The Scale Effect and Community

By 2025:

• Over 50 million original boards sold
• Chinese clones on CH340 chips number in the hundreds of millions
• The most powerful community in the history of embedded systems
• At university, a mistake earns you a failing grade; in the Arduino community, you get a link to a working solution
• Libraries exist for every sensor ever manufactured

The generation of enthusiasts who grew up on Arduino since 2005 now designs drones and smart home systems.

"Garbage Code" as Motivation

Critics say Arduino breeds copy-paste engineers who don't understand how hardware works. That's true — and that's a good thing, because Arduino isn't the final destination, it's the starting point.

The typical progression:

• Start with delay(1000)
• Move to millis() for optimization
• Learn direct port manipulation for speed
• Discover interrupts
• Graduate to FreeRTOS

How many talents were lost in the 1990s when 14-year-olds broke against the complexity of Assembly and gave up on electronics? Arduino removed that filter, replacing it with a "quick win" that motivates you to dig deeper.

Conclusion

The moment when a servo motor first spins from a line of code you wrote — that is the turning point when you realize your ability to influence the physical world.
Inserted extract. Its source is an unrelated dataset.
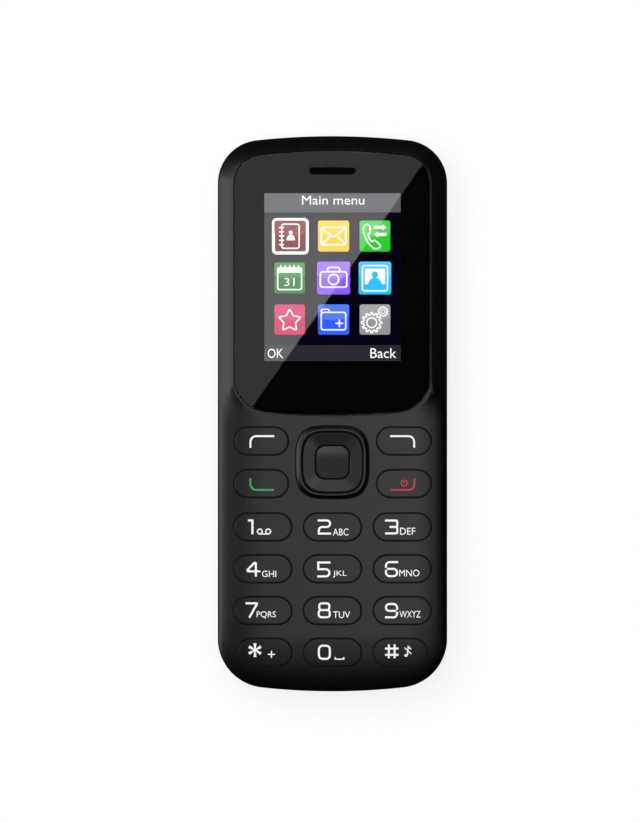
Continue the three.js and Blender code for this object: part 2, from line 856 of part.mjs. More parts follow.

Since 2005, Arduino has attracted millions of schoolchildren and students who would never have dared to try robotics. These people now build warehouse robots, delivery drones, and automation systems.

They didn't become engineers after five years of academic theory — they became engineers because at age 12 they built their first robot on an Arduino and realized it was fun.

Arduino hasn't made more scientific discoveries than universities, but it has done more in terms of engagement. It turned robotics from an "elite science" into a weekend hobby from which tomorrow's engineers grow.